[BEGIN DATA EXCERPTS]
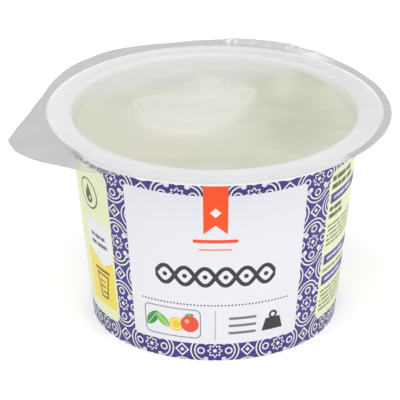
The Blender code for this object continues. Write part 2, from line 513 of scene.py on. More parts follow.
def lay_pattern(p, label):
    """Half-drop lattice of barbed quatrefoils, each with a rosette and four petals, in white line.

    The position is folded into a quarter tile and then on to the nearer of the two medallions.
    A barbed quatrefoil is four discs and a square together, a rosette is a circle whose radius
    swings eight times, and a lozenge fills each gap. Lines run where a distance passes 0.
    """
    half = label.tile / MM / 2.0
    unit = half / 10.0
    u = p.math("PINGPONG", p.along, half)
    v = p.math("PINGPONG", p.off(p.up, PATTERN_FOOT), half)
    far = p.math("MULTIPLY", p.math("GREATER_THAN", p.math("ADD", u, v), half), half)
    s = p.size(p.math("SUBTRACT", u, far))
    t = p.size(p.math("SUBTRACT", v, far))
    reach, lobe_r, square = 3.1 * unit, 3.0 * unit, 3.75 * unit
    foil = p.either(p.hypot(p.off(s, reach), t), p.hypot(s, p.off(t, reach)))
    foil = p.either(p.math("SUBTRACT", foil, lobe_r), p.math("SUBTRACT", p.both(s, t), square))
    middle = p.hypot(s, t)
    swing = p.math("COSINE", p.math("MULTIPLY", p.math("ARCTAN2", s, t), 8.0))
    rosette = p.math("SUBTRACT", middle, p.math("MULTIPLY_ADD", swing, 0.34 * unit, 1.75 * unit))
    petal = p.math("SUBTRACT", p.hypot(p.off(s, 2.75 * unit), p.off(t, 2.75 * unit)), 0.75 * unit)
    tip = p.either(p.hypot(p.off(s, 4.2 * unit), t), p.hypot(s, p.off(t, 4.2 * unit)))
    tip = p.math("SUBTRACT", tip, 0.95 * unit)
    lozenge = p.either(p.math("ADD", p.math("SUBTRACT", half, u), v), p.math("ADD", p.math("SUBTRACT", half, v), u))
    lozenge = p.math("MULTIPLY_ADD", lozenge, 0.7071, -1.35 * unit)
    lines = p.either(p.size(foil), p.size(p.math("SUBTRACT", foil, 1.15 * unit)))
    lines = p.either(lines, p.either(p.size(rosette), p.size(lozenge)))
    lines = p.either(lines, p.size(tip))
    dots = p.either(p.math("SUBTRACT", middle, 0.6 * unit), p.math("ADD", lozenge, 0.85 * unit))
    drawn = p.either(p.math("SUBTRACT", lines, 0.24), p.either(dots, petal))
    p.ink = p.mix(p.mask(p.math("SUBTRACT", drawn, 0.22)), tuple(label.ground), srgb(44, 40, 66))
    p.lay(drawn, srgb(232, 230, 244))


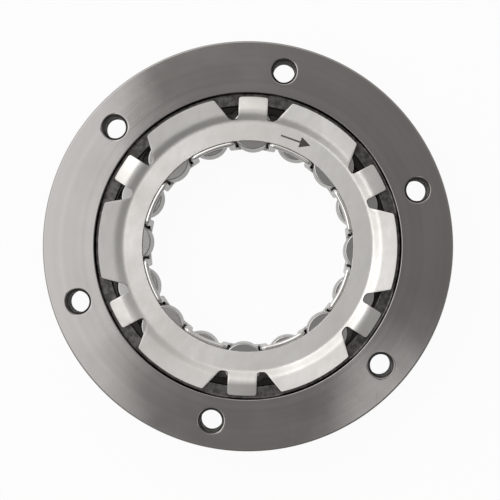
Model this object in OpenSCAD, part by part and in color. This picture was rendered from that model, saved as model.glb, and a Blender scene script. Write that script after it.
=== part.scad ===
[END DATA EXCERPTS]
• [PROBLEM]: In the records above, return only the line that contains "Model this object" and every line after it through the last, exactly as they appear.

• [THE COMPLETED TASK]:
Model this object in OpenSCAD, part by part and in color. This picture was rendered from that model, saved as model.glb, and a Blender scene script. Write that script after it.
=== part.scad ===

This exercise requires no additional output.